Dimdik, erkek yapılı bir vücut, şaşmaz bir vakar, gayet temiz bir kıyafet, düzgün yüz hatları, tesirli çelik mavisi gözler, gür kaşlar, yüzünde birkaç keskin çizgi, çokluk ciddi ve sert bir çehre, her bakışında, her davranışında hattâ her hareketsiz duruşunda bile büyük bir canlılık… Kafası ve vücudu kurulmuş yaylar gibi her an harekete hazır…
Muhakkak ki eşi benzeri olmayan bir insandı. Tehlike karşısında korkmak veya güçlükler çıktıkça kararsızlık nedir bilmezdi. Sadakat istedi ve hak etti. Kudret asla başını döndürmedi; çünkü yaradılışında küçüklük yoktu.
O, asla uysal, munis değildi; aksine sertti. Çünkü hayatı hep çetin tehlikeler ve güçlüklerle geçmişti. Fakat âdildi. Görüşü o kadar keskin ve sıhhatli idi ki, olayların gidişi, halkın duyguları ve Türkiye’in dış münasebetlerle ilgili ihtiyacı hakkındaki sezişleri şaşılacak bir şekilde doğru çıkardı.
***
Türkiye, Atatürk gibi bir evlât yetiştirdiği için bahtiyardır.
***
O, istibdadın yıkıntılarından ve zihniyetinden yepyeni bir siyasi yapı şekillendirip kurdu.

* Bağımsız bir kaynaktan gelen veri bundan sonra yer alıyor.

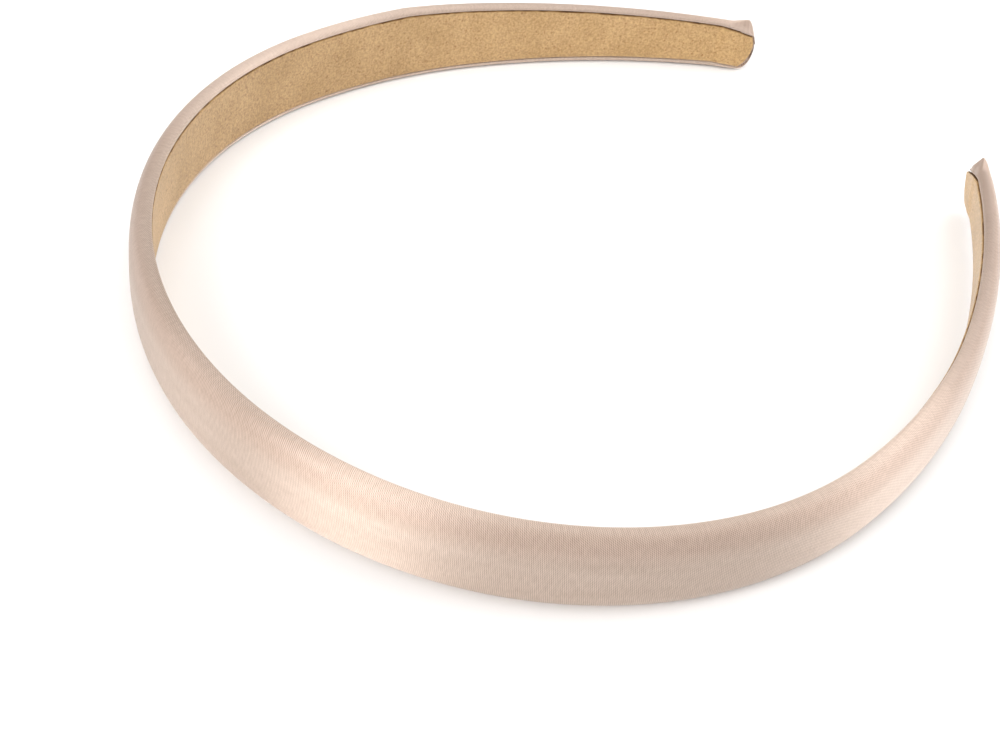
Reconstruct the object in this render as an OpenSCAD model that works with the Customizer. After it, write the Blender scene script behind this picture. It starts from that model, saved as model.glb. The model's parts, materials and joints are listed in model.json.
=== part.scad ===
// Satin-covered hard headband, lying on its lower edge, +Z up.
// The hoop is symmetric about X = 0, its crown points to +Y and its two tips to -Y.
// A moulded hoop is wrapped in satin, whose hems are turned in under a faux suede lining.
// Each layer is built as two halves that meet at X = 0, because the hoop bends open there.
// The plan of the band is three tangent arcs a side: crown, temple and tip.

/* [Hoop] */
// Radius of the inner face at the crown, where the head sits
seat_r = 60.5; // [58:0.5:70]
// Inner radius of the flatter arc beside the temple
temple_r = 94.5; // [75:0.5:110]
// Inner radius of the nearly straight arc behind the ear
tip_r = 144.5; // [120:0.5:200]
// Angle that the tip arc turns through
tip_angle = 22.5; // [14:0.5:26]

/* [Band] */
// Overall width of the band at the crown, satin included
band_w = 14; // [10:0.2:20]
// Overall width of the band at its tips
tip_w = 9.2; // [7:0.2:10]
// Depth below the outer face of the crown at which the band starts to narrow
taper_start = 85; // [10:1:100]
// Corner radius of the band's two ends
tip_round = 2.6; // [1:0.1:3]

/* [Layers] */
// Thickness of the faux suede lining
lining_t = 0.6; // [0.6:0.1:1.2]
// Thickness of the adhesive film that holds the lining
lining_glue_t = 0.1; // [0.05:0.05:0.2]
// Thickness of the satin
satin_t = 0.25; // [0.15:0.05:0.4]
// Thickness of the adhesive film under the satin
satin_glue_t = 0.1; // [0.05:0.05:0.2]
// Thickness of the moulded hoop
core_t = 2.1; // [1.4:0.1:2.6]
// Width of satin left showing on the inner face beside the lining
margin_w = 1.1; // [0.8:0.1:1.6]
// Width of the turned-in satin hem, measured from the band's edge
hem_w = 2.8; // [2:0.1:3]
// Distance from the end of the band to the end of the lining
lining_inset = 1.2; // [0.8:0.1:2]
// Length of satin folded over onto the inner face at each end
tip_fold = 7; // [4:0.5:12]

/* [Hidden] */
$fn = 240;
// Heights of the layers' faces above the lining's inner face
glue_at = lining_t;
hem_at = glue_at + lining_glue_t;
hem_glue_at = hem_at + satin_t;
core_at = hem_glue_at + satin_glue_t;
outer_glue_at = core_at + core_t;
satin_at = outer_glue_at + satin_glue_t;
skin = satin_at + satin_t;
// Insets of the inner layers from the edges of the band
glue_inset = satin_t;
core_inset = satin_t + satin_glue_t;
// Corner radius of the gap between the hems
gap_round = 0.5;
// Headings at which one arc runs into the next, from the crown round to the tip.
// The second is 90 degrees plus the small angle of a 44-117-125 triangle, so both are exact.
crown_end = 90;
temple_end = crown_end + atan2(44, 117);
tip_end = temple_end + tip_angle;
// Outward direction at a heading, and the arc centres, with the crown's at the origin
function outward(heading) = [sin(heading), cos(heading)];
crown_centre = [0, 0];
temple_centre = crown_centre + outward(crown_end) * (seat_r - temple_r);
tip_centre = temple_centre + outward(temple_end) * (temple_r - tip_r);
tip_point = tip_centre + outward(tip_end) * (tip_r + skin);
// Shift that puts the middle of the hoop's depth at Y = 0
front_y = seat_r + skin;
shift_y = -(front_y + tip_point[1]) / 2;
taper_y = front_y - taper_start;
taper_slope = (band_w - tip_w) / (taper_y - tip_point[1]);
// How far the cutting shapes run past what they cut, and the length of a wedge's sides
past = 5;
reach = 2 * tip_r;

// Upper edge of the band at a depth y, before the shift
function top_at(y) = band_w - max(0, taper_y - y) * taper_slope;

// Plan of one arc of the band between two heights over the inner face, within a wedge
module arc_plan(centre, radius, low, high, wedge) {
    intersection() {
        translate(centre)
            difference() {
                circle(radius + high);
                circle(radius + low);
            }
        polygon(wedge);
    }
}

// The wedge between two headings as seen from an arc's centre
function wedge(centre, from, to) =
    [centre, centre + outward(from) * reach,
     centre + (outward(from) + outward(to)) * reach, centre + outward(to) * reach];

// Plan of the right half of the band, from X = start_x round to a heading on the tip arc
module band_plan(low, high, start_x, end_heading) {
    quadrant = [[start_x, 0], [reach, 0], [reach, reach], [start_x, reach]];
    arc_plan(crown_centre, seat_r, low, high, quadrant);
    arc_plan(temple_centre, temple_r, low, high, wedge(temple_centre, crown_end, temple_end));
    arc_plan(tip_centre, tip_r, low, high, wedge(tip_centre, temple_end, end_heading));
}

// The side view of the band, its edges moved in by an inset
module side_view(inset) {
    back = tip_point[1] - past;
    front = front_y + past;
    outline = [[front, inset], [back, inset], [back, top_at(back) - inset],
               [taper_y, band_w - inset], [front, band_w - inset]];
    rotate([90, 0, 90])
        translate([0, 0, -reach])
            linear_extrude(2 * reach)
                polygon(outline);
}

// What is cut off one corner of the band's end to round it; side is -1 below and 1 above
module corner_cut(end_in, edge_z, side, radius) {
    rotate([0, 0, -tip_end])
        translate([end_in - radius, 0, edge_z - side * radius])
            rotate([90, 0, 0])
                difference() {
                    translate([0, side > 0 ? 0 : -radius - past, -past])
                        cube([radius + past, radius + past, 2 * past]);
                    translate([0, 0, -2 * past])
                        cylinder(r = radius, h = 4 * past);
                }
}

// A layer of the right half between two heights, its edges and its end moved in by an inset
module layer(low, high, inset, end_inset, corner = tip_round, start_x = 0) {
    end_heading = tip_end - end_inset / tip_r * 180 / PI;
    end_z = top_at(tip_point[1]) - inset;
    difference() {
        intersection() {
            translate([0, 0, -past])
                linear_extrude(band_w + 2 * past)
                    band_plan(low, high, start_x, end_heading);
            side_view(inset);
        }
        translate([tip_point[0], tip_point[1], 0]) {
            corner_cut(-end_inset, inset, -1, corner);
            corner_cut(-end_inset, end_z, 1, corner);
        }
    }
}

// The gap between the two hems on the inner face
module hem_gap(low, high) {
    layer(low, high, hem_w, tip_fold, gap_round, -past);
}

module core_half() {
    color([0.93, 0.91, 0.87])
        layer(core_at, outer_glue_at, core_inset, core_inset, tip_round - core_inset);
}

module satin_adhesive_half() {
    color([0.86, 0.84, 0.78])
        difference() {
            layer(hem_glue_at, satin_at, glue_inset, glue_inset, tip_round - glue_inset);
            layer(core_at, outer_glue_at, core_inset, core_inset, tip_round - core_inset,
                  -past);
            hem_gap(hem_at - past, core_at + core_t / 2);
        }
}

module satin_cover_half() {
    color([0.87, 0.77, 0.71])
        difference() {
            layer(hem_at, skin, 0, 0);
            layer(hem_glue_at, satin_at, glue_inset, glue_inset, tip_round - glue_inset,
                  -past);
            hem_gap(hem_at - past, core_at + core_t / 2);
        }
}

module lining_adhesive_half() {
    color([0.80, 0.74, 0.62])
        union() {
            layer(glue_at, hem_at, margin_w, lining_inset);
            layer(glue_at, core_at, hem_w, tip_fold, gap_round);
        }
}

module lining_half() {
    color([0.79, 0.65, 0.47])
        layer(0, glue_at, margin_w, lining_inset);
}

// Places a right half in the part's frame
module right() { translate([0, shift_y, 0]) children(); }

// Places a right half as the left one
module left() { mirror([1, 0, 0]) right() children(); }

module core_left() { left() core_half(); }
module core_right() { right() core_half(); }
module satin_adhesive_left() { left() satin_adhesive_half(); }
module satin_adhesive_right() { right() satin_adhesive_half(); }
module satin_cover_left() { left() satin_cover_half(); }
module satin_cover_right() { right() satin_cover_half(); }
module lining_adhesive_left() { left() lining_adhesive_half(); }
module lining_adhesive_right() { right() lining_adhesive_half(); }
module lining_left() { left() lining_half(); }
module lining_right() { right() lining_half(); }

core_left();
core_right();
satin_adhesive_left();
satin_adhesive_right();
satin_cover_left();
satin_cover_right();
lining_adhesive_left();
lining_adhesive_right();
lining_left();
lining_right();
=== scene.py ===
"""Looks of a satin-covered hair hoop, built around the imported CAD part. Metres, +Z up."""
import json
import math

import bmesh
import bpy
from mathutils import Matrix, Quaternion, Vector, noise


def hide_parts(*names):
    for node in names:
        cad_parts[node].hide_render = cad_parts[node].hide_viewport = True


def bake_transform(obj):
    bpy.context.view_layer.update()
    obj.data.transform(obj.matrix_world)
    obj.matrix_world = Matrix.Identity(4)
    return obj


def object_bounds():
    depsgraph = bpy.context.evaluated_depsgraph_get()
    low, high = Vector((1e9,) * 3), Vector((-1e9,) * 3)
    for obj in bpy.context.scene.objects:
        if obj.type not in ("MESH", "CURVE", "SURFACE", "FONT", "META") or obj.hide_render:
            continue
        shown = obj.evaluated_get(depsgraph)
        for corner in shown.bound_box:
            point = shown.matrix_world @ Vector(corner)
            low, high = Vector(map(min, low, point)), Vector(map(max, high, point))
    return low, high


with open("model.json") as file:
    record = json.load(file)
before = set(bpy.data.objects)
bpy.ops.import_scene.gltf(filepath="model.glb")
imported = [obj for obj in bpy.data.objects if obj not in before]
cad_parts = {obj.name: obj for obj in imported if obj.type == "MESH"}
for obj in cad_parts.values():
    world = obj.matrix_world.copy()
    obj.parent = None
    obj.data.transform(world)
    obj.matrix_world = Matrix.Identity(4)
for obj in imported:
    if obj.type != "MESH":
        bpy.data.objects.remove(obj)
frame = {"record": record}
CAD_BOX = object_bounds()

MM = 0.001

# Plan of the hoop: crown, temple and tip arcs, as in the CAD
HEAD_SEAT = frame["record"]["mounts"][0]
SEAT_R = HEAD_SEAT["dims"]["r_mm"] * MM
CROWN_Y = HEAD_SEAT["pos_m"][1]
TEMPLE_R = 94.5 * MM
TIP_R = 144.5 * MM
CROWN_END = math.radians(90)
TEMPLE_END = CROWN_END + math.atan2(44, 117)
TIP_ANGLE = math.radians(22.5)
TIP_END = TEMPLE_END + TIP_ANGLE

# Width of the band, which starts to narrow TAPER_START back from the front of the crown
BAND_W = CAD_BOX[1].z
TIP_W = 9.2 * MM
TAPER_START = 85 * MM
TAPER_Y = CAD_BOX[1].y - TAPER_START
TAPER_SLOPE = (BAND_W - TIP_W) / (TAPER_Y - CAD_BOX[0].y)

# Heights of the layers' faces above the lining's inner face
GLUE_AT = 0.6 * MM
HEM_AT = 0.7 * MM
CORE_AT = 1.05 * MM
SKIN = 3.5 * MM
SATIN_T = 0.25 * MM
SATIN_GLUE_T = 0.1 * MM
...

Her şey korkunç ve acıklı bir savaş içinde hemen hemen kaybolmuş durumda iken Mustafa Kemal’in Türk ulusuna olan güveni hiçbir zaman sarsılmadı; halkın kendi kendisine güvenini yeniden kazandırdı; yıpranmış bir geçmişi gömerek, mutlu bir geleceğin kapılarını açtı.